The light cruiser Yahagi was the first hit, less than fifteen minutes after the firing began. A torpedo stopped her dead in the water and killed the entire engine compartment crew. The destroyer Isokaze attempted to come to her aid but was heavily damaged and driven off. She sunk shortly after. The Yahagi was too tempting a target for the hundreds of attacking aircraft. They pounced on her like sharks in the water. She was blasted by 12 bombs and six more torpedos. Yahagi capsized and sank shortly after 1400.
The first wave of the attack resulted in two bomb and one torpedo hits on the Yamato which had increased her speed to flank in an attempt to make her a harder target to hit. Two other destroyers were heavily damaged, one, the Hamakaze later sank.
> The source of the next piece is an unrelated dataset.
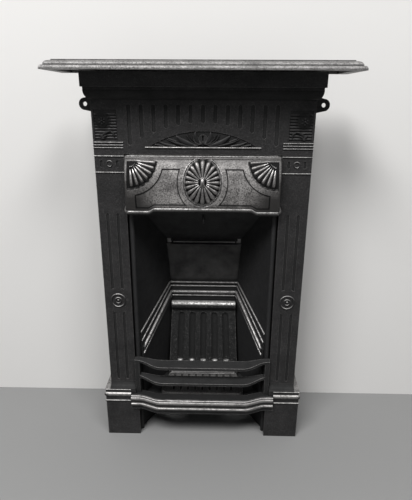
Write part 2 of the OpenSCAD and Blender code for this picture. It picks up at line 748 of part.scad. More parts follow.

The second and third waves of the American attacks pummeled Yamato. She was blasted by 15 bomb hits and eight torpedoes. With the ship in danger of capsizing, the damage control parties counter-flooded the starboard engines and boiler rooms at 1333 hours, drowning hundreds of crew members who were unaware of the move.
This slowed Yamato down to 10 knots and made her a sitting duck. With nearly all of her anti-aircraft guns out of action, the Avenger torpedo planes wreaked havoc. Another 110 planes appeared ready for the kill. Lieutenant J.G. John Carter, was in a perfect position to watch what unfolded. He saw four Avengers go in low, dropping their torpedoes in a spread on Yamato’s beam. “As luck would have it,” he said, “the big ship was turning to port, thereby exposing the full broadside expanse of her enormous hull to the converging torpedoes.”
Yamato was hit with three more torpedoes. With the steering locked to port and the ship doomed, Admiral Ito at 1402 hours ordered the crew to abandon ship. At 1423 as she began to capsize, the raging fires onboard ignited her magazines and the resultant explosion unleashed a huge mushroom cloud that rose to 20,000 feet and took out a few American planes that were overhead. The explosion was heard over 120 miles away. Ito and Captain Aruga went down with the ship.
Two more destroyers were lost: the Asashimo, which was raked by bomb hits as it was returning to Japan and sank killing its entire crew; and the Kasumi that was heavily damaged and later scuttled. The remaining destroyers tried to pick up as many survivors as possible and limped back to Japan.
The engagement was an unmitigated disaster for the Japanese. They lost their best battleship, a cruiser, and four destroyers along with nearly 4,200 sailors. They withheld the news from the public. Breaking the news to the Emperor, a Japanese admiral was asked, “what about the fleet?” The admiral had to admit, the Japanese fleet had ceased to exist as a fighting formation.
The Americans lost a total of only 10 aircraft — four Helldivers, three Avengers, and three Hellcats — and 12 men. Some who were shot down were later picked up by seaplanes or submarines.
The age of the battleship was over forever. The age of the carrier was now confirmed.